Ингрид Бергман зашла ко мне в гримёрную.
— Вы были восхитительны, — сказала она. — И я знаю, чего это вам стоило. Молодой девушкой я играла в Шведском театре [13]
, а потом через много лет вернулась туда — и будто начала заново. Я знаю этот страх...Во мне творилась полная неразбериха. То я смеялась, то плакала. Вместе с моей матерью. С матерями всегда так.
А потом в гримёрку пришёл Ален — они с моей матерью друг друга не воспринимали. Он был мокрый как мышь после трудной сцены фехтования. Но, невзирая ни на что, он подскочил к моей маме и обнял её. И гордо указал на меня:
— Сегодня она — королева Парижа. Моя королева.

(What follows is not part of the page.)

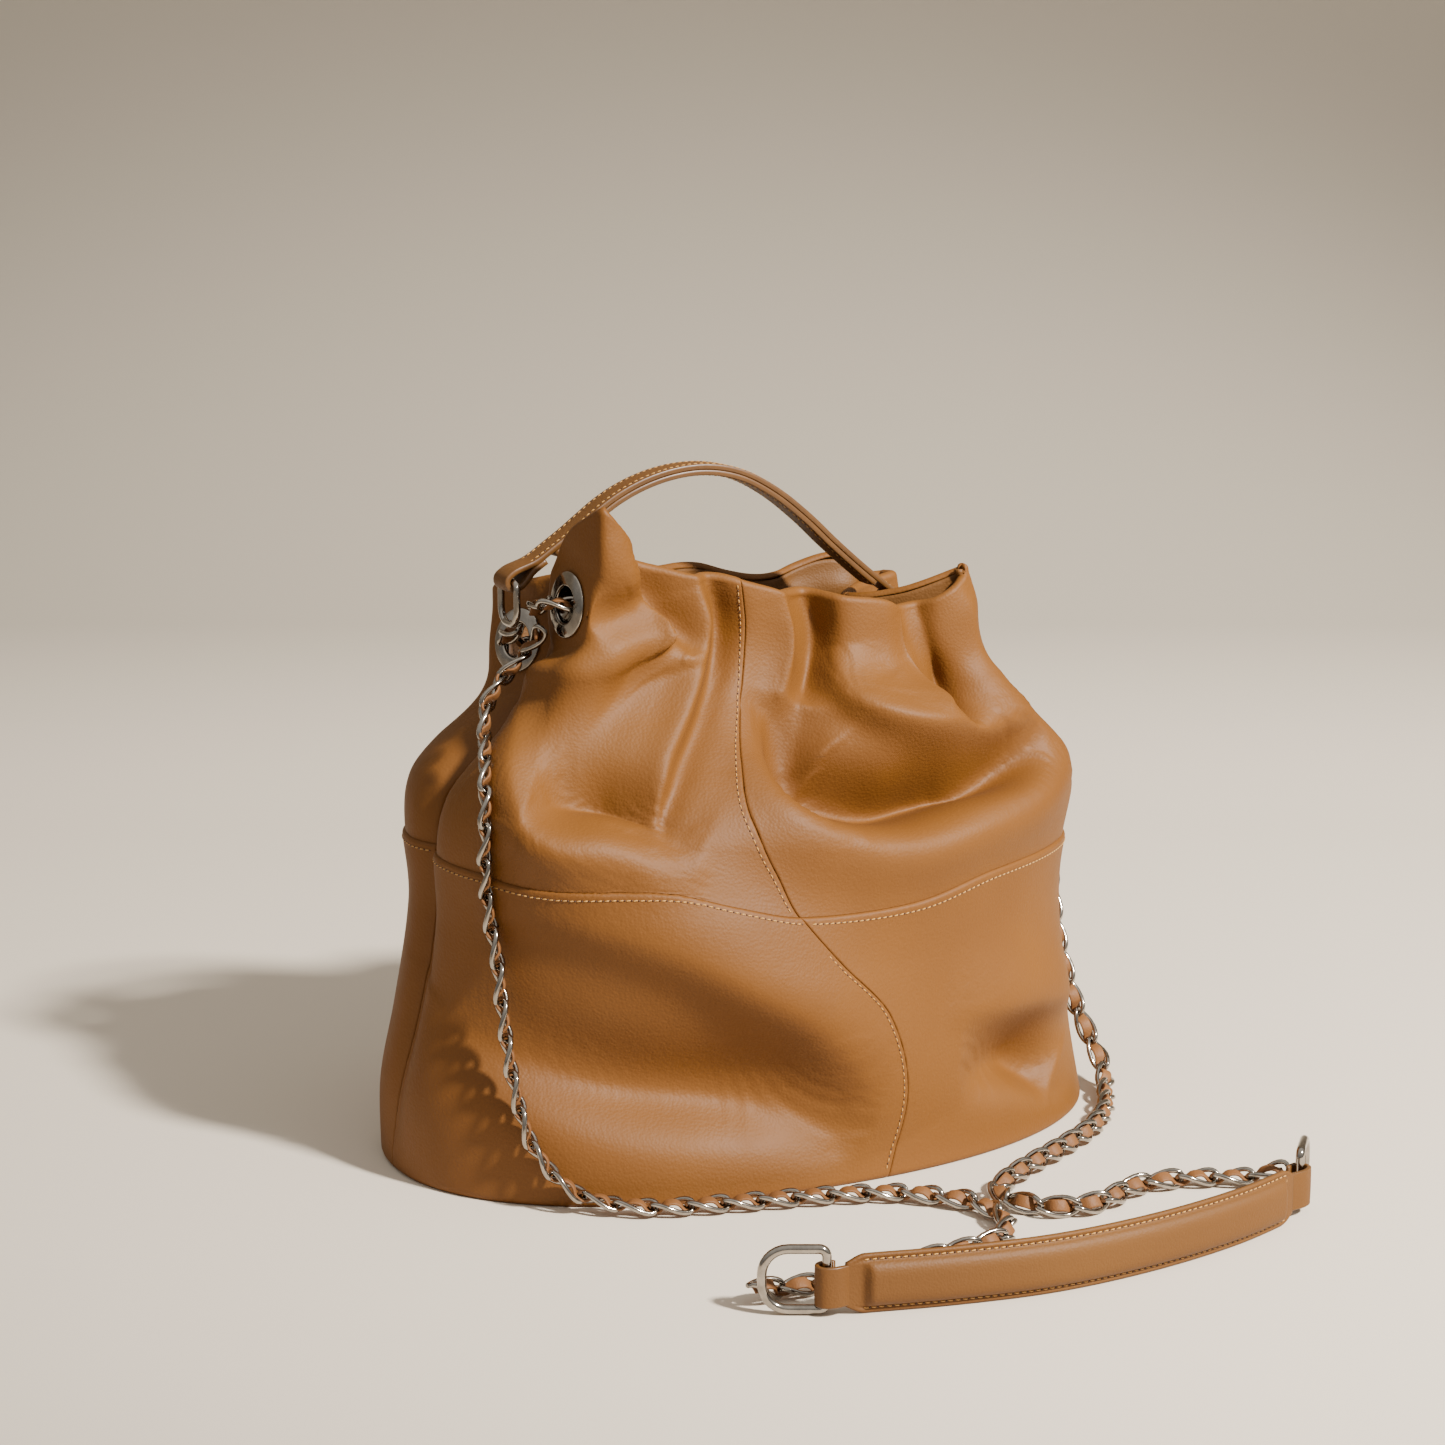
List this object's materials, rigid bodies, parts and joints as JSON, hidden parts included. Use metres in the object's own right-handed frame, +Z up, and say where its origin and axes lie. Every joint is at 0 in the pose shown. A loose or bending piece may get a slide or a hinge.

Я была счастлива, так счастлива...
Это было одно из великих мгновений в моей профессиональной жизни. Как будто Господь одарил меня всем — всем, чем мог. На один-единственный вечер!
Вот что я о себе самой знаю точно: я очень честолюбива. В марте 1961-го моё артистическое честолюбие было впервые удовлетворено. Наконец-то, после того как я долго вообще никому не была нужна, я снова победила. Но всё же я не слетела с катушек и ни минуты не думала, что теперь у меня весь мир в кармане, — просто чувствовала, что наконец-то я на правильном пути.
Назавтра после премьеры градом посыпались телеграммы — из Рима и Нью-Йорка, Лондона и Берлина. Из всех телеграмм и писем явствовало, что я и правда могу гордиться своим успехом.
Я это принимала. Ведь это было единственное достижение, которым я горжусь и по сей день.
Я предполагала играть спектакль в Театр де Пари примерно четыре недели, не надеялась, что получится дольше держать Париж, — а получилось 120 представлений!